While I personally think some of these are more important than others the most important part in determining your investment success is establishing what measure is important to you in advance and making sure this measure is quantifiable.  Failure to do so can lead to difficulties when the time comes to thoughtfully assess how your investments are doing and decide if changes are necessary.  It is far too easy to look at your portfolio returns in hindsight and simply justify the performance as either good or bad.  However, it is important to understand that your portfolio could be up 30% in a year and still not be a success or it could be down 10% and it could be a complete success.

Simple steps to evaluating investment success:

  1. Choose a time period for the measure of success. Measurement and evaluation of investment results can vary greatly depending on the time frame you are using.
  2. Identify the method that you will use to evaluate success. See list above, or develop your own.
  3. Quantify what success means
  4. Identify any other outside variables that should also be considered (e.g. market conditions, etc)

While this process would seem very simplistic, we see it ignored over and over again. It can be applied universally, to someone just starting out or to Warren Buffett. Failure to follow these simple steps is also often the root cause for the failure of many advisory relationships. Success within the relationship is never clearly defined or communicated. This leads to many awkward conversations and can often poison the relationship.
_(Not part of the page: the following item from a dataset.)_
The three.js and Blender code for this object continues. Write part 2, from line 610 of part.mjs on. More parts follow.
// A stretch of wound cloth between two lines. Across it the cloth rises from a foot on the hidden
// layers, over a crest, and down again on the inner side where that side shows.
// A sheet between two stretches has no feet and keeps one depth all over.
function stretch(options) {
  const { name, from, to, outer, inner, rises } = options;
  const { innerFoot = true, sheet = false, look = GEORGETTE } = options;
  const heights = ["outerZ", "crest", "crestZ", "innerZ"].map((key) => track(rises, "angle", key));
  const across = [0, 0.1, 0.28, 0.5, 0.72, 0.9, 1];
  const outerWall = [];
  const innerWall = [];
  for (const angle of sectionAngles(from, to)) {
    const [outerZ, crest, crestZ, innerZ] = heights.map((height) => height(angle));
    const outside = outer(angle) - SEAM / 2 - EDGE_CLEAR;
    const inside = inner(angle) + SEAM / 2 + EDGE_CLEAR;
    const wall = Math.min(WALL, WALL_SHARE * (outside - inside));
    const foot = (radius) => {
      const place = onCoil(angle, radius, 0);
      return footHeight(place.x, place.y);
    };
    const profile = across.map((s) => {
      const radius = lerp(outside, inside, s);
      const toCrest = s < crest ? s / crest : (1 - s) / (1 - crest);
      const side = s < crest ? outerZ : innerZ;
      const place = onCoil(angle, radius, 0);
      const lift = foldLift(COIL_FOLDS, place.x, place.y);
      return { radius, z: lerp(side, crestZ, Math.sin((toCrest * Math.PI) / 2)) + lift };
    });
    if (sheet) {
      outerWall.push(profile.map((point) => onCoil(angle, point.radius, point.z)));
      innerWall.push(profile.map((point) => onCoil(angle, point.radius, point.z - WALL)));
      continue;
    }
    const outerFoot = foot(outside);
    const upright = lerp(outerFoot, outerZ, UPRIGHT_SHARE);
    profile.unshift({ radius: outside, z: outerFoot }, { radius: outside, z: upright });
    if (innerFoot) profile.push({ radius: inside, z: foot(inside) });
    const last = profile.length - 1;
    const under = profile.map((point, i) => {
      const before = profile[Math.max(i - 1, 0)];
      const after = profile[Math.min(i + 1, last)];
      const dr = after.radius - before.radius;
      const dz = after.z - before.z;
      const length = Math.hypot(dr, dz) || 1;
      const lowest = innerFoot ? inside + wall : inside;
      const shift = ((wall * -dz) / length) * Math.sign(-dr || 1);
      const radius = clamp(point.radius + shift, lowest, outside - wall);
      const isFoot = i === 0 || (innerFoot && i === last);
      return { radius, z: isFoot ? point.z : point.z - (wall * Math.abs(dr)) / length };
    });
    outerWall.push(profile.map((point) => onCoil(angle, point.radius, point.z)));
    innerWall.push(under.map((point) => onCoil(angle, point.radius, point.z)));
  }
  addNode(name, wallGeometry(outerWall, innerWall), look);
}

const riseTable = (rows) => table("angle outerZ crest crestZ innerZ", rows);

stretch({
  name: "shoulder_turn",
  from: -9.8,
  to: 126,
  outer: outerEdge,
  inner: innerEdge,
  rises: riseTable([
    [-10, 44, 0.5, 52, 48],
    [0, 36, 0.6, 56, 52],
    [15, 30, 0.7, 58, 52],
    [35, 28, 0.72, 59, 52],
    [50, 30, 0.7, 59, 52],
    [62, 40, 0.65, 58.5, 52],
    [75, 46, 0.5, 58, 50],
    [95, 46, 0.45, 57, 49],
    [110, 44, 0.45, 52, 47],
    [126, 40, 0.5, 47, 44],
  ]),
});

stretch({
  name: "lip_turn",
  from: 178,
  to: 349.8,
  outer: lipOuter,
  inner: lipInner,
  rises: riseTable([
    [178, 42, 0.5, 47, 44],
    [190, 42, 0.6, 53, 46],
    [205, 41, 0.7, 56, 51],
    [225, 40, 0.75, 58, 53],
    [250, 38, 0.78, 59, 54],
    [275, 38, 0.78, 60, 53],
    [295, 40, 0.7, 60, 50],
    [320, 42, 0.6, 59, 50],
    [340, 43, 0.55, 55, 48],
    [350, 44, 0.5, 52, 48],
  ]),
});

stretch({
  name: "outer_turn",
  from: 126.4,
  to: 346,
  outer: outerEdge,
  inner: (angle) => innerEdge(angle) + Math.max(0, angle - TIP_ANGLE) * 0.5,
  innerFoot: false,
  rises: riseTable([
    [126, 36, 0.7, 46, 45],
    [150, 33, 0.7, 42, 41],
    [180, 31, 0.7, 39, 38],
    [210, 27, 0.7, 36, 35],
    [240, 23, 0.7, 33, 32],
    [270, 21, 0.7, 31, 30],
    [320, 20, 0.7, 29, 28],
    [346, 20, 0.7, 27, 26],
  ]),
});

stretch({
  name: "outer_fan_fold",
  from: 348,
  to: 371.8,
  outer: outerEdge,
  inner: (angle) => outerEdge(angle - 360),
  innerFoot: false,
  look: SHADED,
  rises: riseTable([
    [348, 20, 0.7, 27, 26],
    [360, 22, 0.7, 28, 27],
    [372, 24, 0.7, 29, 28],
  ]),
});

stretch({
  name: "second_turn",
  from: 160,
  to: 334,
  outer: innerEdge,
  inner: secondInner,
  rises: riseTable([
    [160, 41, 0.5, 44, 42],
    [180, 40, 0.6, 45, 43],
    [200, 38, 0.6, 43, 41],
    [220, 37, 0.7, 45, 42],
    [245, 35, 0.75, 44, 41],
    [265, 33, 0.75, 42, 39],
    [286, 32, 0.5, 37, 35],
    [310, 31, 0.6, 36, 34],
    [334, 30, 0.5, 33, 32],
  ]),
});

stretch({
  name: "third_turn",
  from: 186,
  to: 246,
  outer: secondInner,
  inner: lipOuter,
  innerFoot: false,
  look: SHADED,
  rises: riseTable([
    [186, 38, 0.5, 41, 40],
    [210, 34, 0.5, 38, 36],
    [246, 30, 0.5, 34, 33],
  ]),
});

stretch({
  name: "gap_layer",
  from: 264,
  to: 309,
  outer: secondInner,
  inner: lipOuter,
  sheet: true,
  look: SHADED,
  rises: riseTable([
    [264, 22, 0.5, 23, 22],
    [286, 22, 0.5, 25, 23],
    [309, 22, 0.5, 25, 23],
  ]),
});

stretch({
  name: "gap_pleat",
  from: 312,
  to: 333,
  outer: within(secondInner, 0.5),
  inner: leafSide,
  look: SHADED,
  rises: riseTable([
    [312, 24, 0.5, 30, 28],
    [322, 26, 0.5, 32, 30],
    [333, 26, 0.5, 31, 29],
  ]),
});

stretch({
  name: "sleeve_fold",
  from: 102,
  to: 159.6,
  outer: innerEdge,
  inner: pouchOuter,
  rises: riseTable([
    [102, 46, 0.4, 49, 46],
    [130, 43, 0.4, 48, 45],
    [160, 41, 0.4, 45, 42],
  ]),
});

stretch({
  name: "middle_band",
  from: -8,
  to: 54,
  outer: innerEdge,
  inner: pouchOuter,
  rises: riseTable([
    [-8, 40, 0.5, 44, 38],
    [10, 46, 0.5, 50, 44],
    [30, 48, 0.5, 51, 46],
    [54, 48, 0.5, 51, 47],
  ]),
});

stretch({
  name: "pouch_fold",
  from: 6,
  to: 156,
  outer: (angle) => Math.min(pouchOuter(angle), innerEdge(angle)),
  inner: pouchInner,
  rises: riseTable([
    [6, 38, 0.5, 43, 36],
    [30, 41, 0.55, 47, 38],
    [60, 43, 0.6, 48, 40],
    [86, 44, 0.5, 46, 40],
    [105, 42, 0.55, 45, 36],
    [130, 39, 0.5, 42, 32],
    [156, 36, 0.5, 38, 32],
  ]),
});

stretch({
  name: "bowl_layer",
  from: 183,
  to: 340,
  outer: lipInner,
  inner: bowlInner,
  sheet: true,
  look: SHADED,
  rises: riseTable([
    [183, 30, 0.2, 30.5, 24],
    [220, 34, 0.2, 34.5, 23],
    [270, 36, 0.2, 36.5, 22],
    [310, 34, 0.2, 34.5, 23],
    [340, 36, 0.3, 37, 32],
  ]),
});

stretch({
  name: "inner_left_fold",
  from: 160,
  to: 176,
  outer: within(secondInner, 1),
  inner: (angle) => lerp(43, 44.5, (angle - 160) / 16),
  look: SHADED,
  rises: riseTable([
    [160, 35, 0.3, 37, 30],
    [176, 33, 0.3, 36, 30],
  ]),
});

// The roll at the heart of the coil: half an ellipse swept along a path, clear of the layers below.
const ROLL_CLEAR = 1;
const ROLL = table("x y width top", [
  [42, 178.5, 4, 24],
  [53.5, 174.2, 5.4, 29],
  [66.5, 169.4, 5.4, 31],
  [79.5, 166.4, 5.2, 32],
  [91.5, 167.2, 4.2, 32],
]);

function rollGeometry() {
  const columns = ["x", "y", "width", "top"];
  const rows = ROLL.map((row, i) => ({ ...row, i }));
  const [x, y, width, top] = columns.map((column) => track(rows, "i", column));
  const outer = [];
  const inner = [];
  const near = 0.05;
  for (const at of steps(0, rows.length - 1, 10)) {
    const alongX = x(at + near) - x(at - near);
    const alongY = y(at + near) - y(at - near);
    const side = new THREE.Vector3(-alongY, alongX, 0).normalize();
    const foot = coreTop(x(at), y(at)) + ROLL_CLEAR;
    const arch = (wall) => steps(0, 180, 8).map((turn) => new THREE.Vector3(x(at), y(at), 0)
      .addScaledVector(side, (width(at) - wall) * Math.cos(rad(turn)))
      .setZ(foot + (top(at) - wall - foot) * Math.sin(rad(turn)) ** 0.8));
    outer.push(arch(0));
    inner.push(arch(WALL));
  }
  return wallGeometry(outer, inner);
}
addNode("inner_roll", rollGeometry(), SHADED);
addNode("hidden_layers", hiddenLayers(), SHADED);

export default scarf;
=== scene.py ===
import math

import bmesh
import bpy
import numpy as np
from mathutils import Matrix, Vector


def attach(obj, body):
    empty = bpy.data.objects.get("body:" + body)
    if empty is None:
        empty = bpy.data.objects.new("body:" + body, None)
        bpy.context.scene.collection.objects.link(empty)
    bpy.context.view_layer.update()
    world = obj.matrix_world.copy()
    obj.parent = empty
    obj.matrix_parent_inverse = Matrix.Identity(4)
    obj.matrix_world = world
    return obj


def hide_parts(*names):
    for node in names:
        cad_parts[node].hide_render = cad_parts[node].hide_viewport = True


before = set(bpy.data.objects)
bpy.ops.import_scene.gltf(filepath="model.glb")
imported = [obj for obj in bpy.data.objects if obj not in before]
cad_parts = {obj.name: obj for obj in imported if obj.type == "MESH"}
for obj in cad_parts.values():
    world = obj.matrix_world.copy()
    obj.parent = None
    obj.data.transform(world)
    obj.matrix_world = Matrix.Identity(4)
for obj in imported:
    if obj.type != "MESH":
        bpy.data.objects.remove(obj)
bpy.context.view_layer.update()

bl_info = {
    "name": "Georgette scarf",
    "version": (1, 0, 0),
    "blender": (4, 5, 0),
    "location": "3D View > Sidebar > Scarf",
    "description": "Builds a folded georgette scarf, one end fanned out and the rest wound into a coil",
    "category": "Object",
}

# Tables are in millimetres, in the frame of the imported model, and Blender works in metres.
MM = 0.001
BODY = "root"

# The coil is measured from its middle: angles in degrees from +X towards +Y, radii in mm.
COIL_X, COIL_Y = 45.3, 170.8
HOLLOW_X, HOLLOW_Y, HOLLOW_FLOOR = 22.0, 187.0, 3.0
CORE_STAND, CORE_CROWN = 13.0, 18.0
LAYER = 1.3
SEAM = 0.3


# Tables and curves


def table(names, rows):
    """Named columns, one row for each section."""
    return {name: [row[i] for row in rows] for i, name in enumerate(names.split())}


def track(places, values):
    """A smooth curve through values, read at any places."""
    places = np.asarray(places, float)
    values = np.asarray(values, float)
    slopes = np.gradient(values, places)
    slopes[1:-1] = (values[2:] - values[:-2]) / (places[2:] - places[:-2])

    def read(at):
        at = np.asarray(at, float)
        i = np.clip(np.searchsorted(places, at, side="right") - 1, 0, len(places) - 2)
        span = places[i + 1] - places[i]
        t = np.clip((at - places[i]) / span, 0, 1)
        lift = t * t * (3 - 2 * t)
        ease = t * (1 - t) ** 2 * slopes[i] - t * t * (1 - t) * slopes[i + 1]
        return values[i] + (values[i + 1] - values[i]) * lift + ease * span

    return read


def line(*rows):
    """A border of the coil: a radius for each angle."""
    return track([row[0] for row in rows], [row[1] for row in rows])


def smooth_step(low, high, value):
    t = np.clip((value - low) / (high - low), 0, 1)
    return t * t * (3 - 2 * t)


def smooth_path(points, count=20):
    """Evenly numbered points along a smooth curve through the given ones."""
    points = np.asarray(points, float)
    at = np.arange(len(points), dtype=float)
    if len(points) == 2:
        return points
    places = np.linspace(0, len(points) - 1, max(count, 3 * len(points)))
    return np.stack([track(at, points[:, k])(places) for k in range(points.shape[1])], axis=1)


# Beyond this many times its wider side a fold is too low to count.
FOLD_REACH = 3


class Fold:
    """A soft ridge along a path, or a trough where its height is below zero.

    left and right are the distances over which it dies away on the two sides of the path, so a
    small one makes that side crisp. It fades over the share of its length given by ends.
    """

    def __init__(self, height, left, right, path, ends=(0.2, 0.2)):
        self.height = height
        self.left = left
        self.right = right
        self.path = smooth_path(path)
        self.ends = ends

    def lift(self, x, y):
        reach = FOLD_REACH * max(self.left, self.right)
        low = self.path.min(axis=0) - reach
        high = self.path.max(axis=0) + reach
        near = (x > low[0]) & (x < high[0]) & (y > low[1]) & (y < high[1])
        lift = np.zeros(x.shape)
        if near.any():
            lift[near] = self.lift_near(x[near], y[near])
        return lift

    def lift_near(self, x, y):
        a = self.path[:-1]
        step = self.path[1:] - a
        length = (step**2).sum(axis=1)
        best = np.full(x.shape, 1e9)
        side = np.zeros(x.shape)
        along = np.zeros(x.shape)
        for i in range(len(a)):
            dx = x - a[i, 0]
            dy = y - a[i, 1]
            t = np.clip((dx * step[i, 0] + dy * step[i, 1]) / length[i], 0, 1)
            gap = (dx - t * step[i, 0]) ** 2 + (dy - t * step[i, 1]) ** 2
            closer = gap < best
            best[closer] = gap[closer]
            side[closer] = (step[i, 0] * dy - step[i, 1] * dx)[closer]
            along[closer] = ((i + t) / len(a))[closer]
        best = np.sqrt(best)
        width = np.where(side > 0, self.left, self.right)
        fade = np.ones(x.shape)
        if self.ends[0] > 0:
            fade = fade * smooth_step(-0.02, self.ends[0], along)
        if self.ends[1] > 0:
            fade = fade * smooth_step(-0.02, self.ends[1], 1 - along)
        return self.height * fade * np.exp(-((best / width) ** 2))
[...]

Final Thoughts: As an investor, you should never just arbitrarily assess how well or poorly your portfolio (or adviser) is doing.  Failure to establish how you will measure this success in advance can lead to second guessing yourself or a false sense of security.  If these metrics are clearly laid out in advance, performing self-assessment and holding your adviser accountable becomes much easier.  You will avoid awkward conversations about your portfolio and will be in a better position to make changes if they are necessary.